As a sophomore in 1998, he started 7 games and was fourth on the team with 82 tackles. He had a 60-yard interception return for a touchdown against Rutgers University.

As a junior in 1999, he was named the starter at free safety, registering 89 tackles (third on the team). He had 13 tackles against Florida State University. He made 20 tackles against Syracuse University.

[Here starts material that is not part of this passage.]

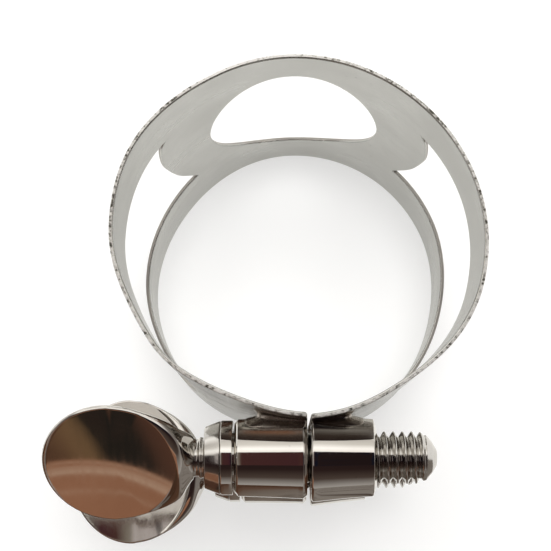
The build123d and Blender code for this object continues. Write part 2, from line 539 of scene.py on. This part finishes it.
def build_saddle(place, kind, line, material):
    """Braze metal between a barrel and the band, flared where it runs on to the barrel."""
    axis_y, axis_z, plan_angle = line
    if kind == "plain":
        split_face, outward, base_length = plain_split_face, -1, 3.85
    else:
        split_face, outward, base_length = threaded_split_face, 1, 3.1
    rows = []
    levels = 16
    for level in range(levels + 1):
        share = level / levels
        on_band = 1 - float(smooth(share / 0.3))
        on_barrel = float(smooth((share - 0.45) / 0.55))
        length = base_length + 0.3 * on_band + 0.95 * on_barrel ** 2
        half_width = 2.0 + 0.4 * on_band + 0.22 * on_barrel
        corners = [
            (0, -half_width, 0), (length, -half_width * 0.9, 0.7),
            (length, half_width * 0.9, 0.7), (0, half_width, 0),
        ]
        path = rounded_path(corners, 0.3, closed=False)
        if rows:
            path = resampled(path, len(rows[0]))
        row = []
        for reach, side in path:
            x = split_face + outward * reach
            radius = float(barrel_radius_at(kind, x)) - 0.03
            drop = math.sqrt(max(radius ** 2 - side ** 2, 0.01))
            world_x = split_x + (x - split_x) * math.cos(plan_angle) - drop * math.sin(plan_angle)
            barrel_y = axis_y + (x - split_x) * math.sin(plan_angle) + drop * math.cos(plan_angle)
            sheet_y = float(band_surface_y(world_x, axis_z + side)) + 0.05
            row.append((world_x, sheet_y + (barrel_y - sheet_y) * share, axis_z + side))
        rows.append(row)
    bm = bmesh.new()
    made = add_rings(bm, rows, closed_round=False)
    for row, following in zip(made, made[1:]):
        bm.faces.new((row[0], row[-1], following[-1], following[0]))
    for row in (made[0], made[-1]):
        bm.faces.new(row)
    node = f"{place}_{kind}_saddle"
    return add_piece(f"{node}_braze", bm, "band", node, [material])


def resampled(path, count):
    steps = np.concatenate(([0], np.cumsum(np.linalg.norm(np.diff(path, axis=0), axis=1))))
    wanted = np.linspace(0, steps[-1], count)
    return np.stack((np.interp(wanted, steps, path[:, 0]), np.interp(wanted, steps, path[:, 1])), 1)


def band_surface_y(x, height):
    """y of the band's outer skin on the split side."""
    low, high = arc_span, half_span
    sign = 1 if x > split_x else -1
    for _ in range(30):
        middle = (low + high) / 2
        if sign * float(band_point(sign * middle, height, sheet)[0]) > sign * x:
            low = middle
        else:
            high = middle
    return band_point(sign * low, height, sheet)[1]


def build_washer(place, line, material):
    corners = [
        (washer_inner, bore_radius, 0), (washer_inner, washer_radius, 0.09),
        (washer_outer, washer_radius, 0.09), (washer_outer, bore_radius, 0.05),
        (washer_inner, bore_radius, 0),
    ]
    bm = bmesh.new()
    lathe(bm, rounded_path(corners, 0.3, closed=False), line)
    turn_in_plan(bm, line)
    node = f"{place}_thrust_washer"
    return add_piece(f"{node}_ring", bm, f"{place}_washer", node, [material])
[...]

As a senior in 2000, he contributed to the team's 11-1 record. He posted 87 tackles (second on the team). He was named the National Defensive Player of the Week for his 16 tackle performance against Virginia Tech. He had 17 tackles in the 2000 Orange Bowl. He finished his career with 258 tackles (125 solos), 2 forced fumbles, 3 interceptions, 10 passes defensed and 4 fumble recoveries.

==Professional career==
Blades was signed as an undrafted free agent by the San Francisco 49ers after the 2001 NFL draft on April 25. He was waived on September 4. He was signed to the practice squad on September 5. He was promoted to the active roster on September 12. He was released on September 1, 2002.

==Personal life==
Al Blades was the younger brother of former Seattle Seahawks wide receiver Brian Blades and former Detroit Lions safety Bennie Blades, and uncle of H. B. Blades, who played 4 seasons for the Washington Redskins in the NFL as well. His son, Alphonso Blades II (Al Blades Jr.) is a former defensive back for the Duke Blue Devils, and for the Miami Hurricanes. The younger Blades originally verbally committed to play with the Hurricanes in 2015, then later withdrew his commitment only to later recommit in 2017. He announced his intent to transfer on Dec 1, 2022 after a 5-7 season with first-year coach Mario Cristobal.